En la película dos jóvenes manipulan viejos programas de televisión, con lo cual manipulan el mundo y reeditan la historia a su antojo; de esa forma demuestran cómo todo el progreso técnico puede estar dispuesto al servicio de la mentira. Claro, en el caso de este relato, la mentira está al servicio de la compasión pero independientemente de esto se sostiene que este es un elemento con el cual podemos bañarnos, respirar y hasta someter todos los instantes de la vida.

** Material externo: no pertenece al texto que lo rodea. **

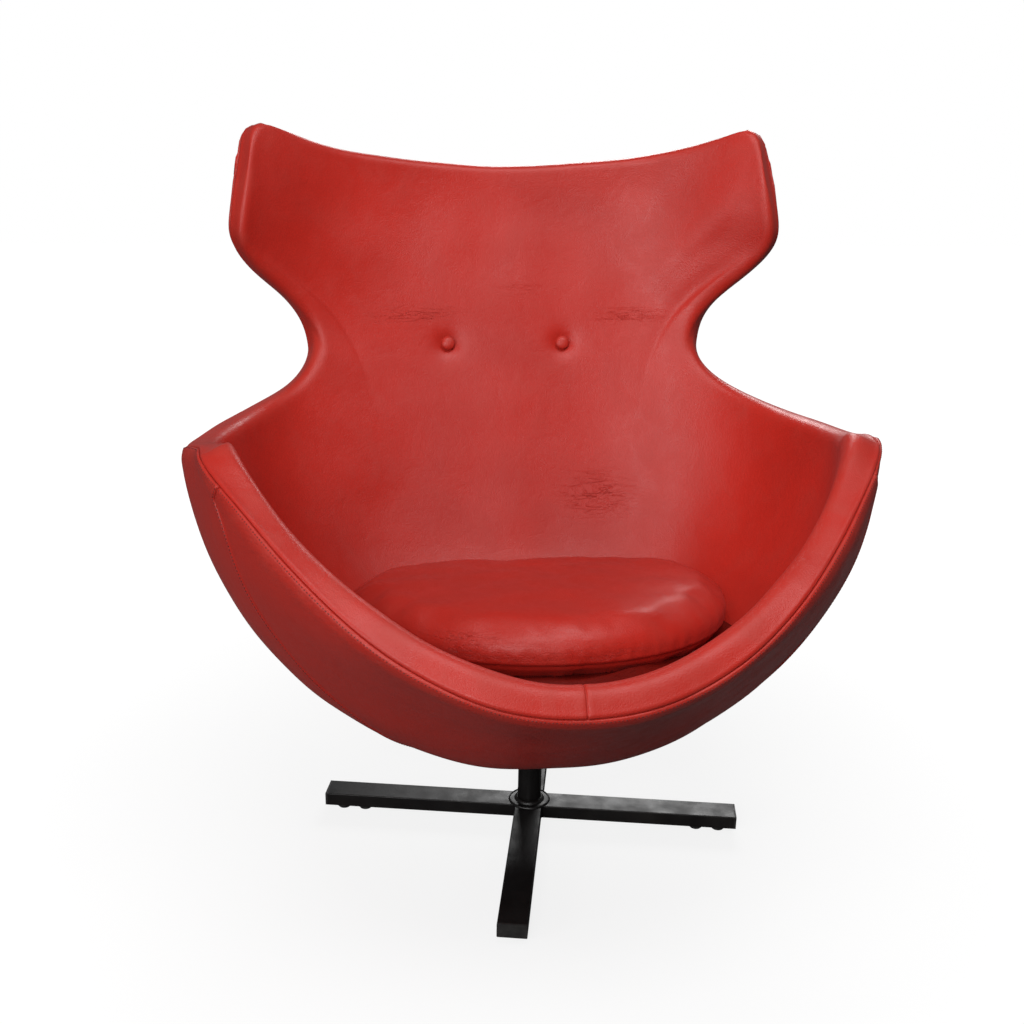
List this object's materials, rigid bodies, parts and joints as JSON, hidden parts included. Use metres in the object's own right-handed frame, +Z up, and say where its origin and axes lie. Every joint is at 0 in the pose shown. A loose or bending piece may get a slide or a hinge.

Por lo tanto, no es un error afirmar que en esta película asistimos al desvanecimiento de una concepción de la historia, y a la aceptación de que esta no es más que el producto de una construcción restringida, convencional y manipulada de los hechos.
A pesar de todo lo que hemos dicho en contra de la mentira tenemos que admitir que mentir también es una manera de despedirse. No olvidemos que el reino del arte y de la estética es el de una gestión convencional de la ilusión, es el territorio de una convención que circunscribe los fenómenos delirantes de la ilusión; y que en el caso de los personajes que sufren y conviven en esta obra del director Wolfgang Becker, les brinda por este proceso de la simulación cierto sobre el orden del mundo y les ofrece una forma de sublimación de la ilusión total del mundo que de otro modo los aniquilaría. En fin, creo que debemos pensar que sin mentira no hay ni amor ni construcción ficcional de la naturaleza que sea ni narrativa, ni dramática, ni lírica, ni mucho menos fílmica. El cine en sí mismo es la síntesis definitiva de una gran mentira, necesaria en el sentido de que el cine propone una situación espacial y una duración temporal inexistente pero maravillosa.
En él se conjugan lo finito y lo infinito, lo posible y lo imposible, la sustancia y el cuerpo, lo sensible y lo inteligible, porque en el cine lo inteligible se concreta en un color, en un gesto, en un cielo claro o estrellado, en el paso de un helicóptero que transporta un monumento. En esta película en particular, así como se denuncia oblicuamente una situación contradictoria, también se recrean esos momentos en los que surge la posibilidad de creer en el milagro de lo sagrado. De manera que más que creer en la falsedad de la ilusión del mundo debemos creer en su realidad.